Defining success for yourself
Do-it-yourself (DIY) learning isn’t exactly as it sounds; it’s not really DIY, which implies that you create something yourself. In contrast, I believe that learning is a collective experience based on the transfer of knowledge and expertise. Rather, in this context, DIY refers to the course of education one takes; defining the path that’s right for you and your objectives rather than a predetermined one-size-fits-all path to somewhere.
What does success look like today?
There has been a big shift in the past decade towards customized learning and allowing students greater freedom to determine what is right for their career and what success means to them. This is an interesting part of education that hasn’t really been challenged before: what is the right track for success?
Success is defined far differently than it was just ten or fifteen years ago when a degree and a stable job were the answer to personal, professional and financial advancement. With a fast-growing gig economy and digital freelancers on the rise, career terms are measured in experiences and contracts, not years dedicated. So, students today don’t have the luxury of relying on a company for a forty-year career. But many do have the opportunity for choice and flexibility in changing careers many times over the course of their working life and their needs and interests change.
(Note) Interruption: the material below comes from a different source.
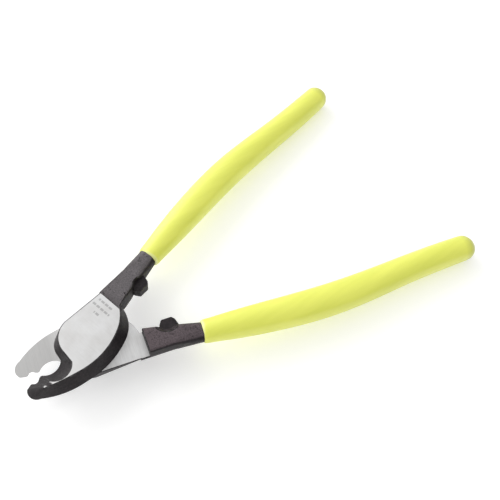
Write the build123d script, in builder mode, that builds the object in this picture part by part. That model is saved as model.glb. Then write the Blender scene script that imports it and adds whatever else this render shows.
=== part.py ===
from build123d import *
import os
from math import cos, radians, sin

# Hand cable cutter: two identical forged levers crossed on one pivot bolt, with dipped grips.
#
# Model frame: origin where the pivot axis meets the ground front face, +X along the tool's
# centre line towards the handles, +Y towards the front lever's handle, +Z out of the front
# face.  The tool is drawn partly open, as it is when it is picked up.
#
# Lever frame: origin on the pivot in the shear plane, +X along the lever towards its handle,
# +Y away from the other lever and +Z away from the shear plane.  The ends of the stop lugs lie
# a little off the lever's +X, so the handles close slightly past the point where both +X meet.

os.makedirs("parts", exist_ok=True)

# ---- Driving dimensions, in millimetres and degrees ----
lever_angle = 14.3          # each lever's +X from the tool's centre line, as drawn
shear_gap = 0.05            # running gap between the two shear faces

head_thickness = 6.0        # shear plane to ground face
step_x = 13.2               # where the ground face ends and the forged tang begins
rear_step_x = 16.4          # where the tang gets its full thickness, clear of the other head
tang_half = 4.4             # half of the tang's thickness

back_y = 11.5               # straight outer back of the head, at the shear plane
face_back_y = 10.7          # the same edge on the ground face
tang_stations = (           # along the lever, inner side, outer side, half thickness, edge radius
    (step_x, 1.6, 11.8, tang_half, 0.9),
    (25.5, 4.0, 11.95, tang_half, 1.4),
    (38.2, 6.2, 13.3, 3.3, 3.2),
)
tang_draft = 1.1            # the outer side leans in by this much up to the ground side's face
draft_reach = 1.0           # the drafting cut runs this far past the tang
clear_span = 60.0           # more than the width of a lever, for cuts right across it
head_end_x = 19.0           # head section runs into the tang this far

hollow_left = (-20.0, 4.4)  # cutting edge at the shear plane: start, deepest point, heel
hollow_deep = (-16.0, 2.0)
hollow_right = (-12.2, 3.6)
bevel_left = (-20.0, -1.1)  # the same edge where the bevel meets the ground face
bevel_deep = (-15.0, -3.8)
bevel_right = (-11.2, -1.7)

lug_top = 0.85              # end of the stop lug
lug_outline = ((22.4, 5.2), (22.8, 2.6), (23.9, lug_top), (27.8, lug_top), (28.8, 2.0), (29.8, 6.0))
lug_half = 2.4              # half thickness of the stop lug
lug_centre = (25.9, 1.4)    # centre of the scallops forged around the lug
scallops = (                # side of the lever, radius at the tang's face and at the lug's
    (1, 3.8, 3.2),
    (-1, 5.4, 3.6),
)

grip_centre = (             # centre line of the handle in the lever frame, cuff to far end
    (36.6, 9.4),
    (62.5, 12.1),
    (90.0, 13.6),
    (122.0, 12.1),
    (140.0, 11.4),
    (155.6, 11.2),
)
grip_sections = (           # share of the way along the grip, width, thickness, corner radius
    (0.00, 8.4, 7.6, 3.6),
    (0.09, 10.2, 9.6, 4.4),
    (0.22, 11.8, 10.9, 4.9),
    (0.46, 12.4, 11.4, 5.0),
    (0.70, 11.3, 11.0, 5.0),
    (0.90, 10.8, 10.4, 4.8),
    (1.00, 10.3, 10.0, 4.6),
)
end_rounding = 3.4          # edge of the grip's far end
core_sections = (           # the steel core in the grip, given in the same way
    (0.00, 6.4, 6.2, 2.9),
    (0.45, 6.6, 7.4, 1.2),
    (0.93, 5.0, 5.6, 1.6),
)

shoulder_radius = 4.0       # bolt journal in the rear lever
running_clearance = 0.05    # radial clearance of the journal, and end play under the washer
bolt_head_radius = 5.6      # flush head, its 45 degree cone sunk in the front lever
bolt_cone_depth = 1.6
bolt_end_chamfer = 0.4
neck_side = 8.0             # square neck that keys the bolt to the front lever
neck_end = 0.4              # the neck stops this far short of the shear plane
thread_radius = 3.0         # M6, drawn as a plain cylinder
washer_radius = 6.25
washer_bore = 3.2
washer_thickness = 0.8
spring_radius = 5.5
spring_thickness = 1.2
spring_gap = 0.9            # split in the spring washer
nut_flats = 10.0            # across the flats
nut_height = 3.2
nut_cone_start = 4.7        # washer face of the nut, and the slope of its corner chamfer
nut_cone_reach = 1.2
nut_cone_depth = 0.65
thread_end = 0.5            # thread showing past the nut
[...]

What should education look like for you?
I was recently reading through The Global Learner Survey published by Pearson, a fellow global learning company based in the UK. The survey focuses on what those surveyed (11,000 people) see as the future of education. The results show some interesting stats: 44% of Americans surveyed don’t think that traditional higher education prepared them for their career. 51% of the UK and 45% of the rest of Europe feel the same way. Globally, nearly everyone surveyed believes that “what you learn tomorrow is as important as what you learned in school.”
Certainly, all education is good, but the way that it’s delivered is incredibly important because of how it impacts time and money. Customized learning lets people choose what and when they study, and allows them to pay for it per course, making it far more affordable. It also makes it easier for those who are already employed but want to improve their circumstances to become further educated without having to disrupt their lives. Consider families on a single income, or workers who can’t afford to stop working, but want to better their employment prospects. Personalized course selection and affordable costs make higher education attainable. For those who are happy in their current role but want to perform better or earn more, continued learning programs support growth at the student’s pace.
Hiring for skill sets
We’re in an era where hiring largely focuses on a specific skill set and expertise. The survey explains that a “learner-driven revolution in education is unfolding around the world.” This talent economy is met by course-by-course learning opportunities that support students and workers in upskilling, or reskilling, in order to increase their skill set. Giving people the chance to effectively and efficiently level up for a new job or promotion gives them the power to better control their lives. Soft skills provide an interesting example here, because these are the kinds of ‘human’ skills that particularly important with the rise in technology and automation. According to Pearson’s survey, “upskilling is the way to beat automation and technological disruption,” and I definitely agree.
Surveys like Pearson’s confirm what we know to be true at ODEM; learning must be life-long in order to find challenge, fulfilment and success at work. But it’s customized and flexible courses delivered so that students can pace their studies that makes life-long learning possible.